### Provided records
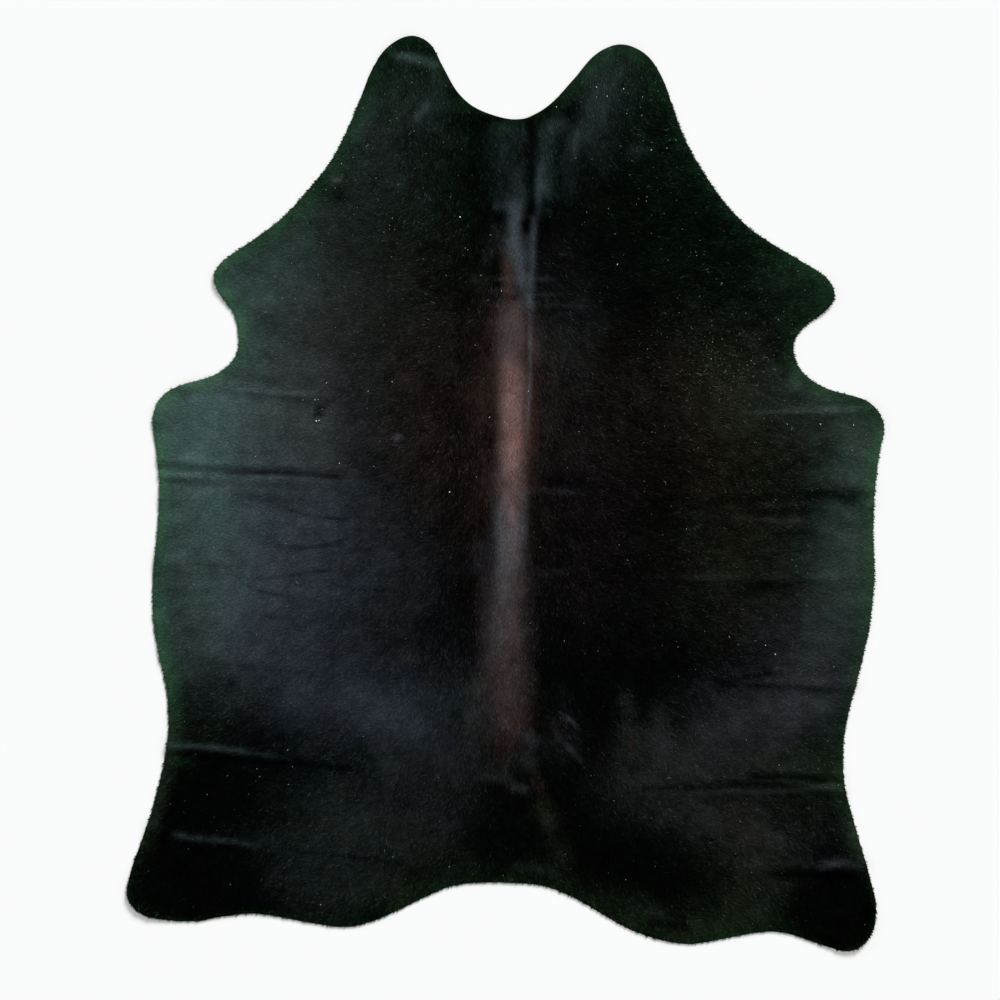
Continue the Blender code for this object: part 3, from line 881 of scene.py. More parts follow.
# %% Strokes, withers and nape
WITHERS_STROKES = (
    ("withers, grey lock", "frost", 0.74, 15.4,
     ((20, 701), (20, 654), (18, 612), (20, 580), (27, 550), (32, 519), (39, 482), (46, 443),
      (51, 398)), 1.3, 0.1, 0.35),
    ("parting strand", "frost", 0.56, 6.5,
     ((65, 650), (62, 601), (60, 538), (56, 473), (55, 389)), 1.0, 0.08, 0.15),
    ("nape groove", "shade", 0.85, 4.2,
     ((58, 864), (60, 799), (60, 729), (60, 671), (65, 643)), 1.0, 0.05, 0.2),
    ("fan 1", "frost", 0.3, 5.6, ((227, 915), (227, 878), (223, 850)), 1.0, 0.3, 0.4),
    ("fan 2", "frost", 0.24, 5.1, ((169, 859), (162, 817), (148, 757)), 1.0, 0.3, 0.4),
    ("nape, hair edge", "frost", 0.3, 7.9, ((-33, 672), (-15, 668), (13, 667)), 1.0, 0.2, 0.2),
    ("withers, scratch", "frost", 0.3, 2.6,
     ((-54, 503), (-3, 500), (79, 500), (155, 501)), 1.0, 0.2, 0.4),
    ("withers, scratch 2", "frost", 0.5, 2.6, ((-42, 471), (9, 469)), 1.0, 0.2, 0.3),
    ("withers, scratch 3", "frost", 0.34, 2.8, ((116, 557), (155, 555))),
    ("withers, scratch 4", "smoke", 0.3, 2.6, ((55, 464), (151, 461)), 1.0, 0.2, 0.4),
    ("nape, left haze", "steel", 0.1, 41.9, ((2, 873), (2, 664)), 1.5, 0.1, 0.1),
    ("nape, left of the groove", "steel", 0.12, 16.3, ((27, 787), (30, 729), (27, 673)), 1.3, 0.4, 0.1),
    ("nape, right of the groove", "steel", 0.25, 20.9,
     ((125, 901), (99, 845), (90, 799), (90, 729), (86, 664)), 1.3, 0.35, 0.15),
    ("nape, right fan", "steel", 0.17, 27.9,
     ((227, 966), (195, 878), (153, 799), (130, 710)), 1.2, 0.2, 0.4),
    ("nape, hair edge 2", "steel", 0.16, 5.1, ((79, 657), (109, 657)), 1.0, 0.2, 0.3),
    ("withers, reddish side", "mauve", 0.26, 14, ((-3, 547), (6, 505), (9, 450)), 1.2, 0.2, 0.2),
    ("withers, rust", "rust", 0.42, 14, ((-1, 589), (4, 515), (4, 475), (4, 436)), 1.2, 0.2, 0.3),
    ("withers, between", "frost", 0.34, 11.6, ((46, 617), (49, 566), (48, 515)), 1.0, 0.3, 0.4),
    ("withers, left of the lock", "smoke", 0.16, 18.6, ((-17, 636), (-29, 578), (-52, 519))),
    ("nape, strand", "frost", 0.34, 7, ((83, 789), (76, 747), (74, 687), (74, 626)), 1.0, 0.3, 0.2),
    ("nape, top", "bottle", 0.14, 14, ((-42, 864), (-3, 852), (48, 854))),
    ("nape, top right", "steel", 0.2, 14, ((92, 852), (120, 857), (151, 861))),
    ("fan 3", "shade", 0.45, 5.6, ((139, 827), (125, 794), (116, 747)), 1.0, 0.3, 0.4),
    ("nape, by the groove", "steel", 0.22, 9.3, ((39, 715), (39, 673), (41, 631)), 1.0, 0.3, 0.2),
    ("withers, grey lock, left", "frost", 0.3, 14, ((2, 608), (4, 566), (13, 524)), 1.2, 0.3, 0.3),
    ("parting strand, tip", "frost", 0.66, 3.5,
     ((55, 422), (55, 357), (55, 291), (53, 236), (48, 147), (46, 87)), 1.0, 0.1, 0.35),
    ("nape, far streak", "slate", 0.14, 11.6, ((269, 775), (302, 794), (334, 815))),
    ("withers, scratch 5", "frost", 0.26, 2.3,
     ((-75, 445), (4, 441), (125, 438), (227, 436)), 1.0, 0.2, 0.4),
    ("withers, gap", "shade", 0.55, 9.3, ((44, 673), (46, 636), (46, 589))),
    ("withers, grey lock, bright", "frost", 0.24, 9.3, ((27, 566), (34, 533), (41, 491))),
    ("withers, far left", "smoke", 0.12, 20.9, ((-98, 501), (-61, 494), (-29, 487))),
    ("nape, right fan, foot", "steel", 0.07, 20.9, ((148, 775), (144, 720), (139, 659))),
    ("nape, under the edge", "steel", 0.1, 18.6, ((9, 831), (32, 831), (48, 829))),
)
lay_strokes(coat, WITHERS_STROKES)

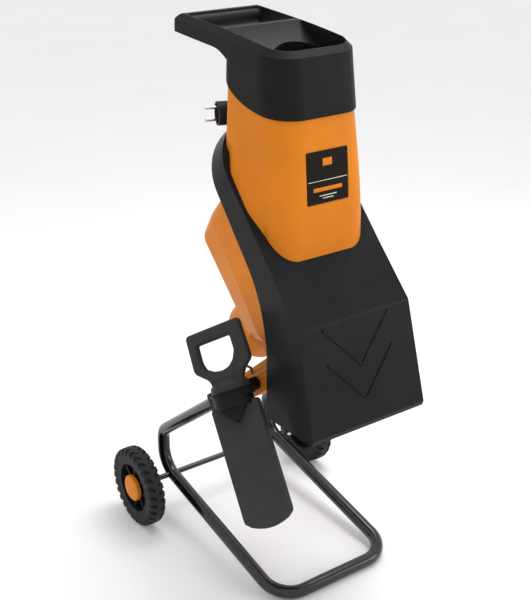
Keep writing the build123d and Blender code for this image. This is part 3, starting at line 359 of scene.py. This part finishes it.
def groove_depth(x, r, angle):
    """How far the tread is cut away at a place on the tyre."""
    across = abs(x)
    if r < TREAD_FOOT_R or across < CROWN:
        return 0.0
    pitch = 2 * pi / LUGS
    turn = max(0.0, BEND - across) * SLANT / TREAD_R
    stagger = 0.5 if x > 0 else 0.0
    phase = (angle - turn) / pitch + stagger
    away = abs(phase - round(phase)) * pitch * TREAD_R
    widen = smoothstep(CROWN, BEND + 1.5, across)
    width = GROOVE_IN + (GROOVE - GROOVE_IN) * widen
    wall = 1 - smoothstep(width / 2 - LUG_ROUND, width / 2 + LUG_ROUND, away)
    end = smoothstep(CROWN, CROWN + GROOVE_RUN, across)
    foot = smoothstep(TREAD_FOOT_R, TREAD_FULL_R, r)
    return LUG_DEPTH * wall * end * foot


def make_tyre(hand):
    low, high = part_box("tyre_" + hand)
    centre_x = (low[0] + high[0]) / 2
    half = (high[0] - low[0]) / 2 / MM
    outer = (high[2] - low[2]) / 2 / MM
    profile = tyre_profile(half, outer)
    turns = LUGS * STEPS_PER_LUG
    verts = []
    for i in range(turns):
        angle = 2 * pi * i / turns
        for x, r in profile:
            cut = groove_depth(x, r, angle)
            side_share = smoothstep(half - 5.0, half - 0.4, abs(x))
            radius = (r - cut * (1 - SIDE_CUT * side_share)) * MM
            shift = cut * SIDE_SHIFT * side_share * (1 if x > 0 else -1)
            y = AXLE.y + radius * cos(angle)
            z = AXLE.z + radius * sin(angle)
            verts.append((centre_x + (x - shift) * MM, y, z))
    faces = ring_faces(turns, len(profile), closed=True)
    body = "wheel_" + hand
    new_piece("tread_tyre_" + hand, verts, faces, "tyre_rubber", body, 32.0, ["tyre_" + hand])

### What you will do
How many of the lines above contain the string "Blender"? Give the number only.

### Finished exercise
2